Tag Archives: Latino

NYPD: Wrong Nine Times Out of Ten

There is no doubt about it that New York City police officials use the stereotypes of certain groups of people in order to determine whether or not those people pose a threat to society. And when you think about it in that way – it makes sense.

Many times police officials have to act on instinct and use their judgments in order to keep the city safe, but when it is completely blatant that the NYPD singles out and accuses, specifically, black and Latino people of having committed a crime or that they are about to commit a crime – there is a serious problem.

The phrase “stop and frisk” refers to the authority of a police officer to stop and search a person for concealed weapons without a warrant. The NYPD’s stop-and-frisk policy raises major concerns when it comes to racial profiling and basic privacy rights.

According to an analysis devised by the New York Civil Liberties Union more than two million innocent New Yorkers were subjected to police stops and street interrogations from 2004 through 2010 – black and Latino communities were the vast majority of where these degrading searches take place.

Every year the police stops hundreds of thousands law abiding New Yorkers and nearly nine out of 10 times those people were completely innocent. According to NYCLU, in 2010, the police stopped 601,055 New Yorkers with less than probable cause. An outstanding 517,458 (86 percent) of those people were innocent, 317,642 (53 percent) of those people were black, 190,491 (32 percent) of those people were Latino, and 55,083 (nine percent) of those people were white. Do you see the pattern?
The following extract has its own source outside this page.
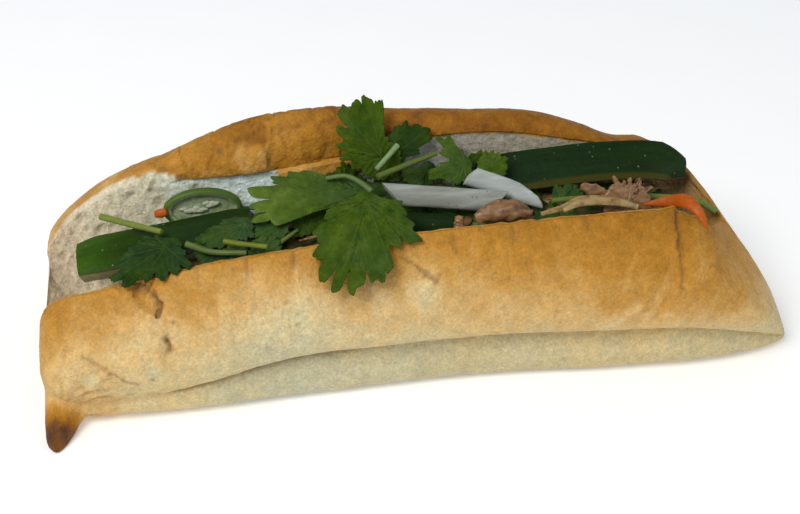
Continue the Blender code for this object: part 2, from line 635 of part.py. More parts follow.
def chilli_ring(finish, collection):
    """A ring of chilli wall, wider than high, that leans back on the bread."""
    bpy.ops.mesh.primitive_torus_add(
        major_segments=24,
        minor_segments=6,
        major_radius=CHILLI_RADIUS[0] * MM,
        minor_radius=0.5 * CHILLI_WALL * MM,
    )
    made = bpy.context.object
    made.name = made.data.name = "chilli_ring"
    squash = Matrix.Diagonal((1.0, CHILLI_RADIUS[1] / CHILLI_RADIUS[0], 1.0, 1.0))
    lean = Matrix.Rotation(math.radians(90 - CHILLI_LEAN), 4, "X")
    made.data.transform(Matrix.Translation(Vector(CHILLI_MIDDLE) * MM) @ lean @ squash)
    made.data.shade_smooth()
    made.data.materials.append(finish)
    for holder in list(made.users_collection):
        holder.objects.unlink(made)
    collection.objects.link(made)


def slot_walls(x):
    """The (y, z) points of the slot's front and back walls at x, each from the floor up."""
    section = loaf_section(x)
    front_from = SECTION_STEPS["foot"] + SECTION_STEPS["dome"] + SECTION_STEPS["rim"]
    floor = front_from + SECTION_STEPS["slot_front"]
    return section[front_from : floor + 1][::-1], section[floor : floor + SECTION_STEPS["slot_back"] + 1]


def filling_bed(finish, collection):
    """The heap in the slot: its sides follow the bread and its top is lumpy."""
    rings = []
    for i, x in enumerate(np.linspace(BED_FROM, BED_TO, BED_STATIONS + 1)):
        front, back = slot_walls(x)
        floor = front[0][1] + 2.5
        top = max(along(x, BED_TOP), floor + 3)
        heights = np.linspace(floor, top - 2, 5)
        front_y = np.interp(heights, front[:, 1], front[:, 0]) + BED_GAP
        back_y = np.interp(heights, back[:, 1], back[:, 0]) - BED_GAP
        across = np.linspace(0, 1, BED_ACROSS + 2)[1:-1]
        lumps = BED_BUMP * np.sin(2.7 * i + 5.1 * across) + 1.6 * np.sin(math.pi * across)
        ring = list(zip(front_y, heights))
        over_y = front_y[-1] + (back_y[-1] - front_y[-1]) * across
        ring += list(zip(over_y, top - 1.6 + lumps))
        ring += list(zip(back_y, heights))[::-1]
        rings.append([(x, y, z) for y, z in ring])
    return loft("filling_bed", rings, finish, collection)


def cucumbers(finish, collection):
    for name, (points, half_width, thickness, up, ends) in CUCUMBERS.items():
        cucumber(name, points, half_width, thickness, up, ends, finish, collection)


def sticks(finishes, collection):
    daikon, carrot, shred = finishes["daikon"], finishes["carrot"], finishes["shred"]
    stick("daikon_front", DAIKON_FRONT, [DAIKON_FRONT_HALF] * 2, DAIKON_SLANT, daikon, collection)
    stick("daikon_back", DAIKON_BACK, [DAIKON_BACK_HALF] * 2, DAIKON_BACK_SLANT, daikon, collection)
    stick("carrot_right", CARROT_RIGHT, CARROT_RIGHT_HALF, 0, carrot, collection)
    stick("carrot_left", CARROT_LEFT, CARROT_LEFT_HALF, 0, carrot, collection)
    stick("shred_high", SHRED_HIGH, [SHRED_HALF] * 2, 0, shred, collection)
    stick("shred_low", SHRED_LOW, [SHRED_HALF] * 2, 0, shred, collection)


def chicken(finish, collection):
    lump("chicken_left", CHICKEN_LEFT, CHICKEN_LEFT_RADII, finish, collection)
    lump("chicken_middle", CHICKEN_MIDDLE, CHICKEN_MIDDLE_RADII, finish, collection)
    lump("chicken_stick", CHICKEN_STICK, CHICKEN_STICK_RADII, finish, collection)
    leaf("chicken_fan", CHICKEN_FAN, CHICKEN_FAN_THICKNESS, finish, collection)


def herbs(finishes, collection):
    for name, (points, start, end, finish) in STEMS.items():
        stem(name, points, start, end, finishes[finish], collection)
    for name, shape in LEAVES.items():
        leaf(name, shape, LEAF_THICKNESS, finishes["leaf"], collection)


def main():
    for leftover in list(bpy.data.objects):
        bpy.data.objects.remove(leftover)
    sandwich = bpy.data.collections.new("banh_mi_sandwich")
    bpy.context.scene.collection.children.link(sandwich)
    finishes = {
        "crust": material("crust", (0.62, 0.36, 0.13), 0.6),
        "cucumber": material("cucumber_skin", (0.02, 0.07, 0.02), 0.35),
        "daikon": material("daikon", (0.62, 0.6, 0.53), 0.35),
        "carrot": material("carrot", (0.75, 0.2, 0.02), 0.4),
        "chilli": material("chilli", (0.12, 0.28, 0.04), 0.3),
        "stem_bright": material("stem_bright", (0.25, 0.35, 0.03), 0.4),
        "stem_green": material("stem_green", (0.12, 0.2, 0.02), 0.4),
        "stem_pale": material("stem_pale", (0.3, 0.34, 0.18), 0.45),
        "leaf": material("coriander_leaf", (0.06, 0.14, 0.02), 0.45),
        "chicken": material("chicken", (0.4, 0.2, 0.1), 0.55),
        "shred": material("shred", (0.55, 0.4, 0.17), 0.5),
        "bed": material("filling_bed", (0.1, 0.08, 0.03), 0.6),
    }
    loft("bread", loaf_rings(), finishes["crust"], sandwich)
    filling_bed(finishes["bed"], sandwich)
    cucumbers(finishes["cucumber"], sandwich)
    sticks(finishes, sandwich)
    chicken(finishes["chicken"], sandwich)
    chilli_ring(finishes["chilli"], sandwich)
    herbs(finishes, sandwich)


if __name__ == "__main__":
    main()
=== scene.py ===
"""The looks of a banh mi sandwich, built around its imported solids.

The loaf lies along X with its opening up and its front crust towards -Y. Tables and shapes are in
millimetres and are turned into metres where the meshes are made.
"""

import itertools
import math
import random

import bpy
import numpy as np
from mathutils import Matrix, Vector


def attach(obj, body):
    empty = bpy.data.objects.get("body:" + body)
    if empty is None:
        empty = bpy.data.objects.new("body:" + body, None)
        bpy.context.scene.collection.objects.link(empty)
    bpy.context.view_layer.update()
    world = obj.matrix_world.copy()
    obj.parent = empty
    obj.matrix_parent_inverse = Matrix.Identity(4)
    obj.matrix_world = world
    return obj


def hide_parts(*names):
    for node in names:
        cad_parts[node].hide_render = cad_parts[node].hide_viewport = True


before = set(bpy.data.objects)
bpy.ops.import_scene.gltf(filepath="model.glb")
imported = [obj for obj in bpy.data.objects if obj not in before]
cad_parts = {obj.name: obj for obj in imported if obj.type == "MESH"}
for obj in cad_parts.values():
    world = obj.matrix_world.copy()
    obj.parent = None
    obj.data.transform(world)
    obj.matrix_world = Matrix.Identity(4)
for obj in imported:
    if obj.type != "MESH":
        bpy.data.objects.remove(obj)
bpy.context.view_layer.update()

MM = 0.001
BODY = "root"

# The loaf's form, as the solid has it.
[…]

The problem seems to be that many of these “stop and frisks” are completely unconstitutional and a violation of basic human rights. With absolutely no probable cause NYPD officials get away every year illegally stopping, questioning, and humiliating hundreds of thousands of people – primarily blacks and Latinos, according to the numbers.

In order to justify such high and blatant numbers, police officials propose that they are just doing their job and acting under suspicion. I would agree with the stop and frisk policy if the NYPD was right nine out of 10 times instead of wrong nine out of 10 times. This policy is clearly based on racial profiling and there is no doubt about that.

It appears as though this “stop and frisk” policy just broadens on the notion of the “broken windows theory.” The broken windows theory is a criminological theory that was introduced 1982 article written by social scientists George L. Kelling and James Q. Wilson and it was published in the Atlantic Magazine.

The central theme of the broken windows theory holds that when neighborhoods appear to be broken down or in a state of disarray, those neighborhoods will directly attract crime and anti-social behavior. The broken windows theory is not saying that broken down neighborhoods cause crime, but that they just attract crime. But the theory never really explicates on what causes the crime. And maybe this is why so many stop and frisks occur in underserved New York City neighborhoods like Brownsville and Bushwick where the majority of residents are of black and Latino decent.

It is interesting how the NYPD used the March 2, 2011 shooting in Bensonhurst, a Brooklyn neighborhood of primarily white decent, in order to exemplify the restraint of the NYPD. Derek Gallo, 33, fired eight shots from his Glock 9-millimeter pistol at the police – the police surprisingly did not return fire.

It’s times like these where one would think the NYPD has a right to return fire when they are blatantly being shot at. One to many times you hear stories of the NYPD blasting 40 bullets into a black man who was only pulling out his wallet, mistaking it for a gun.